▸ Given request: Copy exactly, please, the lines of the data from its start through the line containing "# outputs, the".

>> Start

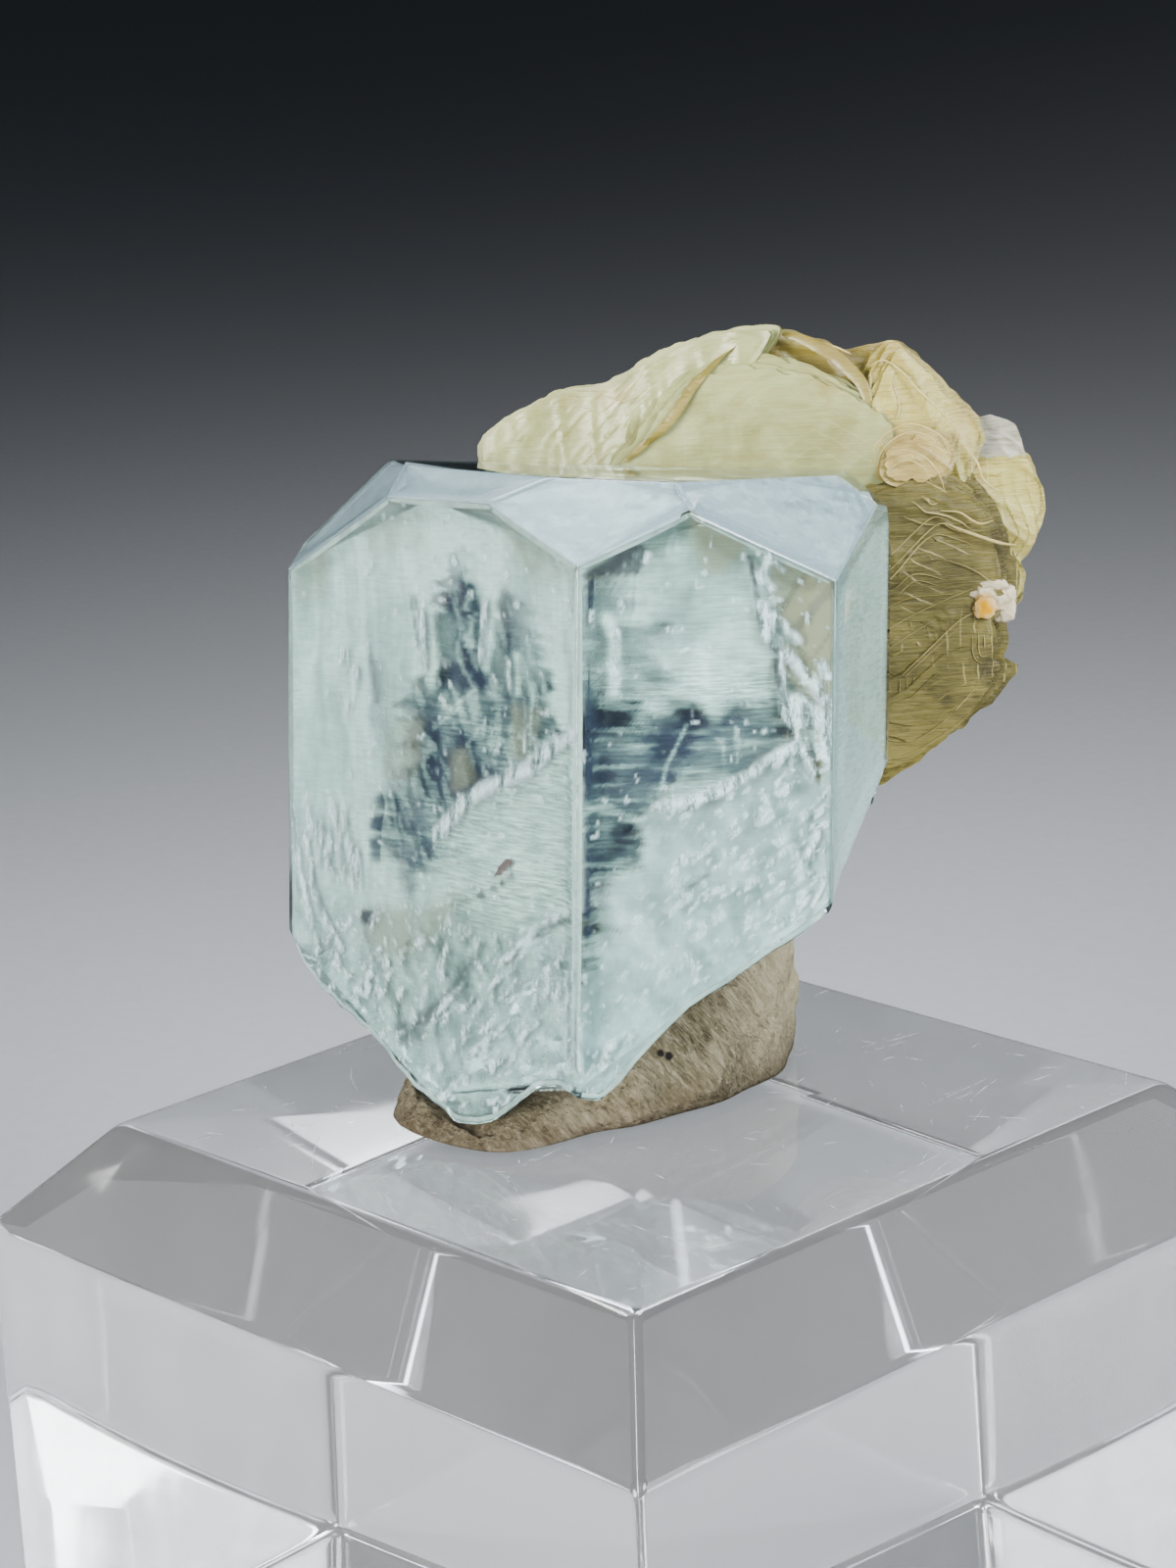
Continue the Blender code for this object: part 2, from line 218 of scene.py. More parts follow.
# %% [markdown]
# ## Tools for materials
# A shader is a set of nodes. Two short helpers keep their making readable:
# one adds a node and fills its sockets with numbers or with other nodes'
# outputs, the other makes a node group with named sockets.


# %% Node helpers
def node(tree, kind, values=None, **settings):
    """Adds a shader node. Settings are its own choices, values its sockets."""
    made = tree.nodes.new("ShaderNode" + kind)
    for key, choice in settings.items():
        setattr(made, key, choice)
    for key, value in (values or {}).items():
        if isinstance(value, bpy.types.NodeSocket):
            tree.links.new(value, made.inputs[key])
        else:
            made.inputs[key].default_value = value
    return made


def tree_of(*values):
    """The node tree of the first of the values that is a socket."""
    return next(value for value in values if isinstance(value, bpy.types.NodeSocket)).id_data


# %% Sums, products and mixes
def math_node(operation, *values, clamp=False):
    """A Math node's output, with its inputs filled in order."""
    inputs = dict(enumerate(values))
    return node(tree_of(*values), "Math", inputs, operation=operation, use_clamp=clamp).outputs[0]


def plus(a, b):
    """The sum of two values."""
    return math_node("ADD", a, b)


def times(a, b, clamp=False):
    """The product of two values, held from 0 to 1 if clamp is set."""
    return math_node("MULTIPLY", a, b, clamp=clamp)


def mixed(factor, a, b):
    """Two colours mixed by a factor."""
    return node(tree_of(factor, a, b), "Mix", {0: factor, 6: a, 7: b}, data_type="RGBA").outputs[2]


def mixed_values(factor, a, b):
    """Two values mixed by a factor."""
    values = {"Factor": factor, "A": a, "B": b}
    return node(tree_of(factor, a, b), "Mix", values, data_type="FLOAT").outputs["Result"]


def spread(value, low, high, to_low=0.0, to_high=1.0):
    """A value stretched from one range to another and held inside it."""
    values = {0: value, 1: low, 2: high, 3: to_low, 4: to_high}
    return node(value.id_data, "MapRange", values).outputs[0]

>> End

▸ Expected answer:
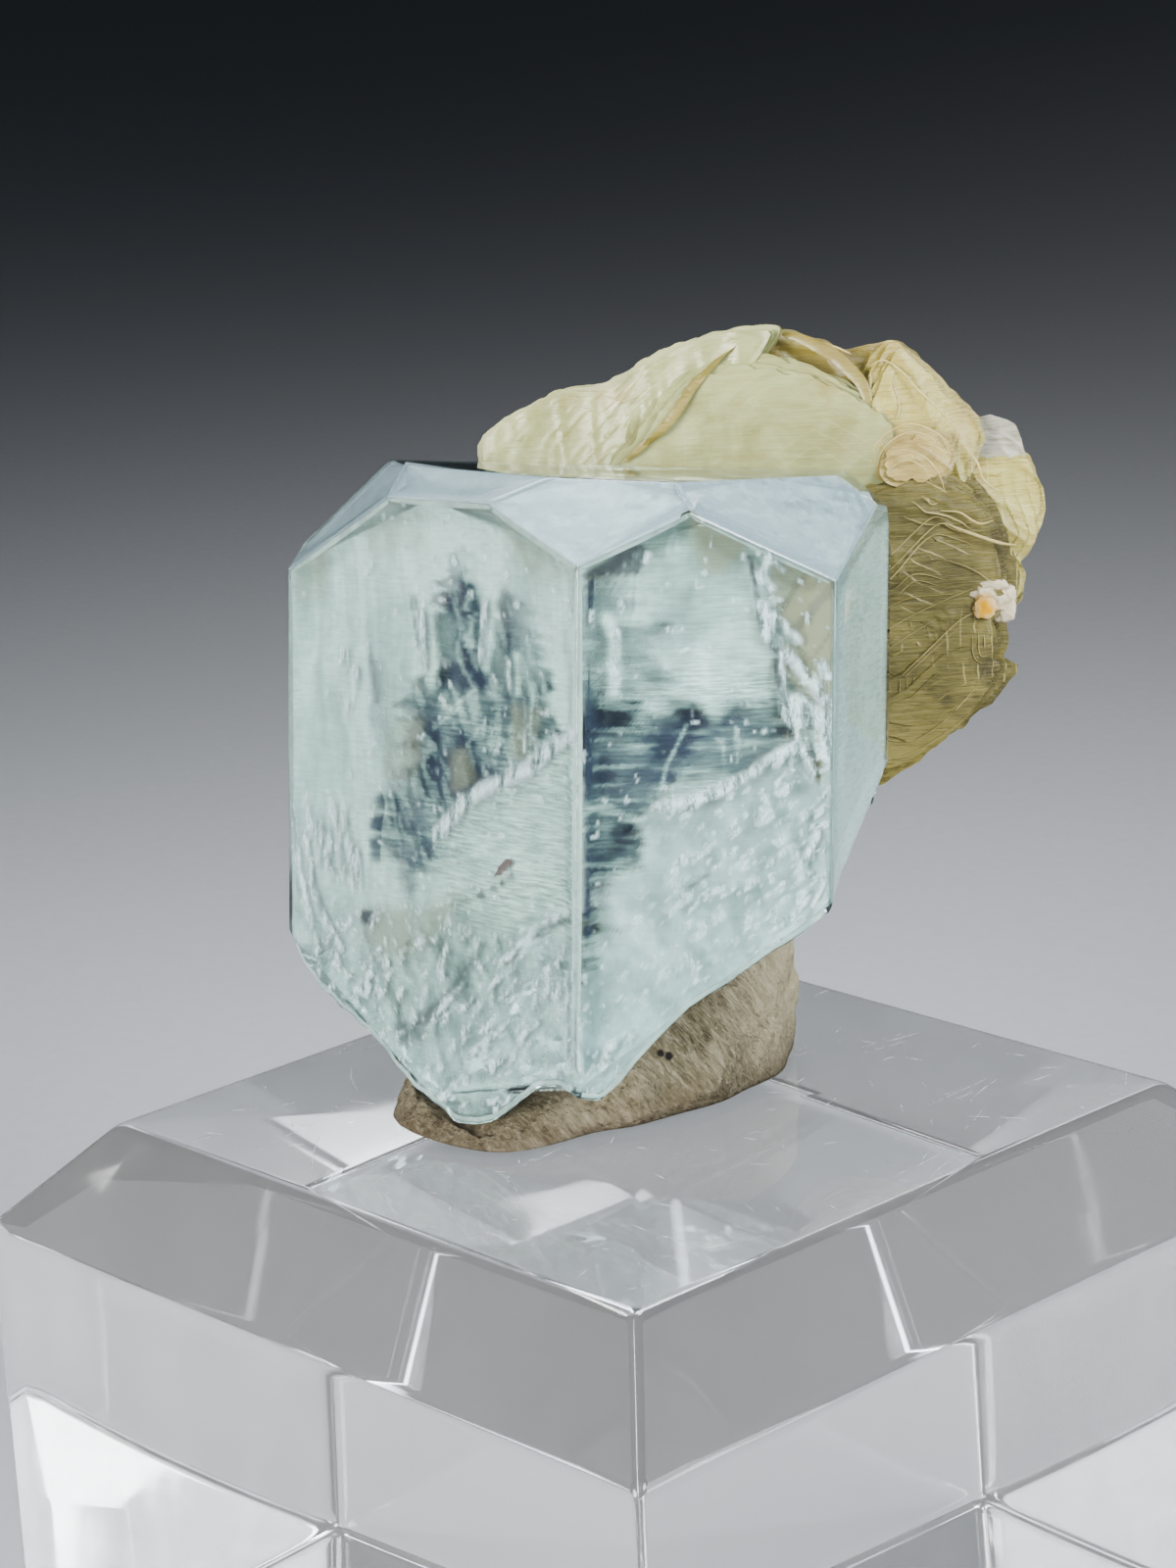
Continue the Blender code for this object: part 2, from line 218 of scene.py. More parts follow.
# %% [markdown]
# ## Tools for materials
# A shader is a set of nodes. Two short helpers keep their making readable:
# one adds a node and fills its sockets with numbers or with other nodes'
# outputs, the other makes a node group with named sockets.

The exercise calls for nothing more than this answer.